** Data **
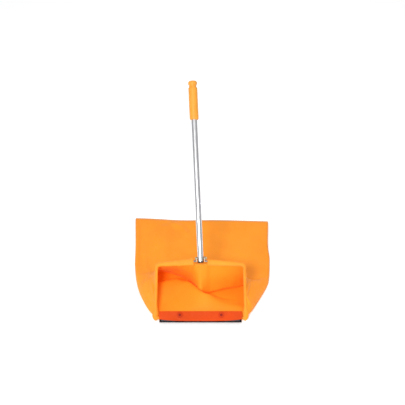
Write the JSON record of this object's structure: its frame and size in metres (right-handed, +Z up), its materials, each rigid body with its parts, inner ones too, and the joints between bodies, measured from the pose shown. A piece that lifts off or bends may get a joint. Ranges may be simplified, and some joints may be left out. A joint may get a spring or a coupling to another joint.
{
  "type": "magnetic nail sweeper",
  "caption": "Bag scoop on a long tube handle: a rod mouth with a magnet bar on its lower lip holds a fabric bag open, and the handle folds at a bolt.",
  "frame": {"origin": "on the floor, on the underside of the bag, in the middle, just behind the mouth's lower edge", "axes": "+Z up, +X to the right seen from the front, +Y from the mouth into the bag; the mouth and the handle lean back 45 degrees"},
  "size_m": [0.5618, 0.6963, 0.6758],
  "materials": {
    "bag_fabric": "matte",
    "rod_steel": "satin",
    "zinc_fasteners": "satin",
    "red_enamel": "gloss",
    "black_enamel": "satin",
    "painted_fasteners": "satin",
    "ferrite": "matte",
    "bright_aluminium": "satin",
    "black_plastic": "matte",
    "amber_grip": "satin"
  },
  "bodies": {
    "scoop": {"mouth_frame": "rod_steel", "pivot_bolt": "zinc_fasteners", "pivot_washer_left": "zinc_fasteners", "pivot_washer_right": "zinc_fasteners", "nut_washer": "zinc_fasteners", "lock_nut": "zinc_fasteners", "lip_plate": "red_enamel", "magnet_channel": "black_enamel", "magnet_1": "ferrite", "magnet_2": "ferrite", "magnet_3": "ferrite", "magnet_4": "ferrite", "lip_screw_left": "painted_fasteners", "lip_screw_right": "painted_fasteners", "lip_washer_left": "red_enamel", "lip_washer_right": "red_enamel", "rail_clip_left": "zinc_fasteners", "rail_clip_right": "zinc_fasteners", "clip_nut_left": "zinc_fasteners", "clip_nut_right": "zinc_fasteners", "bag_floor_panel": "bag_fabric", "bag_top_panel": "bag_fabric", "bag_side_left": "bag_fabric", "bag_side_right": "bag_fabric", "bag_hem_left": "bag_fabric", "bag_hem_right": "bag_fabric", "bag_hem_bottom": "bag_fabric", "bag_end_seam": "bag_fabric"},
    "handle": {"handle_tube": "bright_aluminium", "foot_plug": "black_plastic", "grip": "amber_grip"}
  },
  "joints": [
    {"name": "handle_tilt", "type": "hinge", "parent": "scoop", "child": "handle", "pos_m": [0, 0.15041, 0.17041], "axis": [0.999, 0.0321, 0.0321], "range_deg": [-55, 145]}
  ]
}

** What is needed **
Extract the full listing and reproduce each line exactly.

** Final answer **
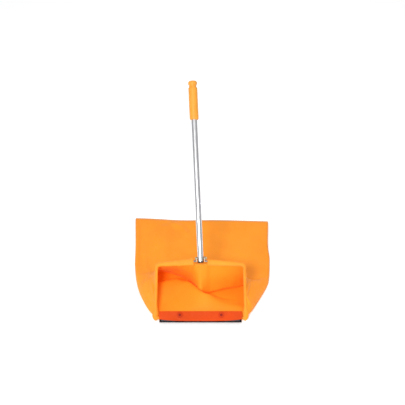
Write the JSON record of this object's structure: its frame and size in metres (right-handed, +Z up), its materials, each rigid body with its parts, inner ones too, and the joints between bodies, measured from the pose shown. A piece that lifts off or bends may get a joint. Ranges may be simplified, and some joints may be left out. A joint may get a spring or a coupling to another joint.
{
  "type": "magnetic nail sweeper",
  "caption": "Bag scoop on a long tube handle: a rod mouth with a magnet bar on its lower lip holds a fabric bag open, and the handle folds at a bolt.",
  "frame": {"origin": "on the floor, on the underside of the bag, in the middle, just behind the mouth's lower edge", "axes": "+Z up, +X to the right seen from the front, +Y from the mouth into the bag; the mouth and the handle lean back 45 degrees"},
  "size_m": [0.5618, 0.6963, 0.6758],
  "materials": {
    "bag_fabric": "matte",
    "rod_steel": "satin",
    "zinc_fasteners": "satin",
    "red_enamel": "gloss",
    "black_enamel": "satin",
    "painted_fasteners": "satin",
    "ferrite": "matte",
    "bright_aluminium": "satin",
    "black_plastic": "matte",
    "amber_grip": "satin"
  },
  "bodies": {
    "scoop": {"mouth_frame": "rod_steel", "pivot_bolt": "zinc_fasteners", "pivot_washer_left": "zinc_fasteners", "pivot_washer_right": "zinc_fasteners", "nut_washer": "zinc_fasteners", "lock_nut": "zinc_fasteners", "lip_plate": "red_enamel", "magnet_channel": "black_enamel", "magnet_1": "ferrite", "magnet_2": "ferrite", "magnet_3": "ferrite", "magnet_4": "ferrite", "lip_screw_left": "painted_fasteners", "lip_screw_right": "painted_fasteners", "lip_washer_left": "red_enamel", "lip_washer_right": "red_enamel", "rail_clip_left": "zinc_fasteners", "rail_clip_right": "zinc_fasteners", "clip_nut_left": "zinc_fasteners", "clip_nut_right": "zinc_fasteners", "bag_floor_panel": "bag_fabric", "bag_top_panel": "bag_fabric", "bag_side_left": "bag_fabric", "bag_side_right": "bag_fabric", "bag_hem_left": "bag_fabric", "bag_hem_right": "bag_fabric", "bag_hem_bottom": "bag_fabric", "bag_end_seam": "bag_fabric"},
    "handle": {"handle_tube": "bright_aluminium", "foot_plug": "black_plastic", "grip": "amber_grip"}
  },
  "joints": [
    {"name": "handle_tilt", "type": "hinge", "parent": "scoop", "child": "handle", "pos_m": [0, 0.15041, 0.17041], "axis": [0.999, 0.0321, 0.0321], "range_deg": [-55, 145]}
  ]
}